What the exercise asks: Reproduce the span that opens at the line containing "Recreate this object" and closes at the line containing "faces the user.", both lines included, without alteration and without any other line.

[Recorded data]

◇ ◇ ◇ ◇

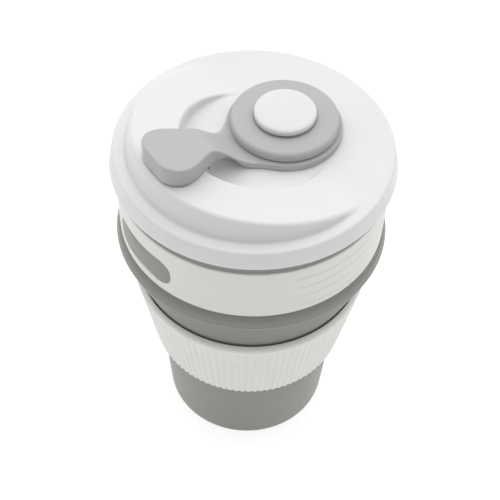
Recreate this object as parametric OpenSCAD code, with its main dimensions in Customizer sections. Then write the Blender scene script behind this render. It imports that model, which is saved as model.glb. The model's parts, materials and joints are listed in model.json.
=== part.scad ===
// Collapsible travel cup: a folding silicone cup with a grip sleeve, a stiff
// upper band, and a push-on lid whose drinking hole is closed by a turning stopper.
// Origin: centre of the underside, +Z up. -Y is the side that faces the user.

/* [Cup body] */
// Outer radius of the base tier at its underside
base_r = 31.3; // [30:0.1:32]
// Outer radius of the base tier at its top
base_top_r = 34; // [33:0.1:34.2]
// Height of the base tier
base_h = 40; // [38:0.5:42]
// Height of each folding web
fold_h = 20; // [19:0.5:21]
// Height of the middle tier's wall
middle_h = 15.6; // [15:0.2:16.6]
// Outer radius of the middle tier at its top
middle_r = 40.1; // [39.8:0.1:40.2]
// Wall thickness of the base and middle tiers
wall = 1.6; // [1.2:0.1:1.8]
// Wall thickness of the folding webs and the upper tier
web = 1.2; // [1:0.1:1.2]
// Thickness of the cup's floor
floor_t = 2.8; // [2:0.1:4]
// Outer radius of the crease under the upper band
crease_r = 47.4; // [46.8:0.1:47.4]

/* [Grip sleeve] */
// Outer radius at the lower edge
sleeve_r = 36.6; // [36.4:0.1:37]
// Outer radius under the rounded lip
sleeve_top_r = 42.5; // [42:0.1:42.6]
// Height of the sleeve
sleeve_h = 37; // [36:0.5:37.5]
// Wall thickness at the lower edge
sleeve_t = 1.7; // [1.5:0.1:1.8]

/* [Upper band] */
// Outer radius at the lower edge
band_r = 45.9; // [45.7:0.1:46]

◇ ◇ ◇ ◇

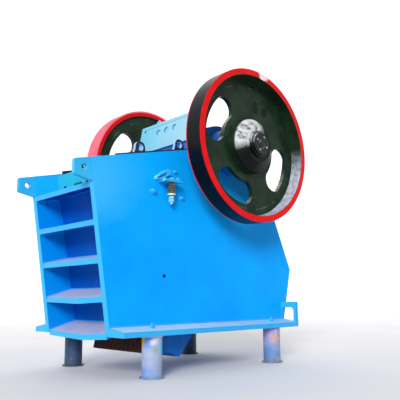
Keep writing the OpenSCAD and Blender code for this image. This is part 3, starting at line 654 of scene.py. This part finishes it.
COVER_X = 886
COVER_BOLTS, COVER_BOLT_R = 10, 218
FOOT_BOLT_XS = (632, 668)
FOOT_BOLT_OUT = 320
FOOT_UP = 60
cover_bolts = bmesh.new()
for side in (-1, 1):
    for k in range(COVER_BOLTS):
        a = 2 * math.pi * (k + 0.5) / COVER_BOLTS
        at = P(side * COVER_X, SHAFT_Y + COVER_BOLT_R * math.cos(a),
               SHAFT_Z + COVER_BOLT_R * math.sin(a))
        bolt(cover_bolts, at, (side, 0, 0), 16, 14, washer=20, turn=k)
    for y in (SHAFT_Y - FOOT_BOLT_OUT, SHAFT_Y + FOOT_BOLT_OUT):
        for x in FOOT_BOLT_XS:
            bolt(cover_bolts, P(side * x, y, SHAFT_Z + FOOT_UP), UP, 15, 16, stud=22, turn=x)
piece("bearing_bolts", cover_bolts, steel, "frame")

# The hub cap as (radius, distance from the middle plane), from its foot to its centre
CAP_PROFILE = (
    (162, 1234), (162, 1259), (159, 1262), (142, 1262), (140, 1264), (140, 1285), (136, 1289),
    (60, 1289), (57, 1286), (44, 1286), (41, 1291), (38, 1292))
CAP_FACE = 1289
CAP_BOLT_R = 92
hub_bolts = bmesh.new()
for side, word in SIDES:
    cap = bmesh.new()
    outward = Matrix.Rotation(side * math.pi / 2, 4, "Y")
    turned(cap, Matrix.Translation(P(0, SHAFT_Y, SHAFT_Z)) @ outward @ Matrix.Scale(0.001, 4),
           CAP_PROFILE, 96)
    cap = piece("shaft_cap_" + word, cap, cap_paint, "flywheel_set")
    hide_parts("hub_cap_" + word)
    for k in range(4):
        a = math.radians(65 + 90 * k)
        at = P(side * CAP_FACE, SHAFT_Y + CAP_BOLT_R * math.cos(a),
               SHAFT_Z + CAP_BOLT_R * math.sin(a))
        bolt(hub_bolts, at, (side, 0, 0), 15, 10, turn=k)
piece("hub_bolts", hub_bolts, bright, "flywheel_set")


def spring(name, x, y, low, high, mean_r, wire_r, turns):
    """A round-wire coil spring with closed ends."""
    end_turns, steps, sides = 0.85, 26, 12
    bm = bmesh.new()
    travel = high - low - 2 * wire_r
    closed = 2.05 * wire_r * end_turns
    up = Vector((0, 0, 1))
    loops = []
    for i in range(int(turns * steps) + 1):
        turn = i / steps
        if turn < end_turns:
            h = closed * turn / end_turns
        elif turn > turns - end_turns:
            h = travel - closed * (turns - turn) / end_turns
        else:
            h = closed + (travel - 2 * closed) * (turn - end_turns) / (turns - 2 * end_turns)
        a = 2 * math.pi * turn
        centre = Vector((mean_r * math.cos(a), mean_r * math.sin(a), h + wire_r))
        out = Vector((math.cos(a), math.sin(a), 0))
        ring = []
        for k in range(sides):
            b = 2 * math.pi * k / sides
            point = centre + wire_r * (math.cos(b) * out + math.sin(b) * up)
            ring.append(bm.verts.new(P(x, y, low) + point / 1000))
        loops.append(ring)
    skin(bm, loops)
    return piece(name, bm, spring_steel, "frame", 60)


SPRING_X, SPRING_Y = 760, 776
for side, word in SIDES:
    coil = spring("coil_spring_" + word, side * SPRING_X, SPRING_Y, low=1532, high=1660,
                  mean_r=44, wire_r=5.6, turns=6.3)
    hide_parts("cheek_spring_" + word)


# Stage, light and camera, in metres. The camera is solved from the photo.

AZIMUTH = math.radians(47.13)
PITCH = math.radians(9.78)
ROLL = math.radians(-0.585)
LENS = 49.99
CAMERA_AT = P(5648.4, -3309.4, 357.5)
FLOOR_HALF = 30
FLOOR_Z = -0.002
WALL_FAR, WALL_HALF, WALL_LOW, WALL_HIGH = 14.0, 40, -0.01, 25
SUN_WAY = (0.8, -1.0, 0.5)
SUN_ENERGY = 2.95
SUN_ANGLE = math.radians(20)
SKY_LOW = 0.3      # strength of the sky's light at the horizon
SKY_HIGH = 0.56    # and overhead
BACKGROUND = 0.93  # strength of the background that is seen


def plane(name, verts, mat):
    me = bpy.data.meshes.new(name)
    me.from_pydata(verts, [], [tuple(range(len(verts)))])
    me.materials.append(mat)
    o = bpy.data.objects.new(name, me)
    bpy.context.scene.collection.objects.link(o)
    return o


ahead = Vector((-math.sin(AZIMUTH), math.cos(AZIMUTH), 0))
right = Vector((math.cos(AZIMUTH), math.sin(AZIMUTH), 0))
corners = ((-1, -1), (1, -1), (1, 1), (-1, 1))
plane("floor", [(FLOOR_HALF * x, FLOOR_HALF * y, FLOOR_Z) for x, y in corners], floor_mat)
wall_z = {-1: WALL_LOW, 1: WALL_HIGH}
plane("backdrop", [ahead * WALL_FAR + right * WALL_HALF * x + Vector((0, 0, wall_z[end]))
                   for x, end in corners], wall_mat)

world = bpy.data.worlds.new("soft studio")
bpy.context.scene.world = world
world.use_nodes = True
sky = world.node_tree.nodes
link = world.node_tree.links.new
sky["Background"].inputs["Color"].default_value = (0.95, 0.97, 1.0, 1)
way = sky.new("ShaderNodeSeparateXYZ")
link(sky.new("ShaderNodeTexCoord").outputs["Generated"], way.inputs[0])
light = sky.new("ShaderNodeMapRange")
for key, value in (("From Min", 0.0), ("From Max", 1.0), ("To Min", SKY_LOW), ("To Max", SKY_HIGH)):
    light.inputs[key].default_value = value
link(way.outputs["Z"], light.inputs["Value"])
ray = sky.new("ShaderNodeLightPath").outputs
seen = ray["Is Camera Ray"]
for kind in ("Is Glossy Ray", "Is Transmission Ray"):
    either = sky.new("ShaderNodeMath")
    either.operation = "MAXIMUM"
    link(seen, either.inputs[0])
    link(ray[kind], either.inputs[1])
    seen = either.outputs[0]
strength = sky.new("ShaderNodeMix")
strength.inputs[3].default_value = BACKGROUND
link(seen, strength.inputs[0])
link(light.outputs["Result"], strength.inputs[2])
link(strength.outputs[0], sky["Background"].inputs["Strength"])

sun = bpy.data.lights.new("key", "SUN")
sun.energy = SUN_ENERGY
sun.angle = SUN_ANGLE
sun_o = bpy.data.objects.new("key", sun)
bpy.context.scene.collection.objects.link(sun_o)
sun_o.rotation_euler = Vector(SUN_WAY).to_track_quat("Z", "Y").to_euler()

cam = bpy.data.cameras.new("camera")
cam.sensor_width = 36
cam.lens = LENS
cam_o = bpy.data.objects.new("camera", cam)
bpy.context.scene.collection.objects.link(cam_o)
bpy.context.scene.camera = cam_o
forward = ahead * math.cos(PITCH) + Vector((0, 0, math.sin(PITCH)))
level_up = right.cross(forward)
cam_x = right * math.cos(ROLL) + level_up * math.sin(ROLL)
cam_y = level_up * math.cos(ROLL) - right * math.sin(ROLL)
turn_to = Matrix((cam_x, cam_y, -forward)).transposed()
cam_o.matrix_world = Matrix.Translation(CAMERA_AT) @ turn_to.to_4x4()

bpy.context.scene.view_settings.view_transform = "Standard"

◇ ◇ ◇ ◇

Response to the task:
Recreate this object as parametric OpenSCAD code, with its main dimensions in Customizer sections. Then write the Blender scene script behind this render. It imports that model, which is saved as model.glb. The model's parts, materials and joints are listed in model.json.
=== part.scad ===
// Collapsible travel cup: a folding silicone cup with a grip sleeve, a stiff
// upper band, and a push-on lid whose drinking hole is closed by a turning stopper.
// Origin: centre of the underside, +Z up. -Y is the side that faces the user.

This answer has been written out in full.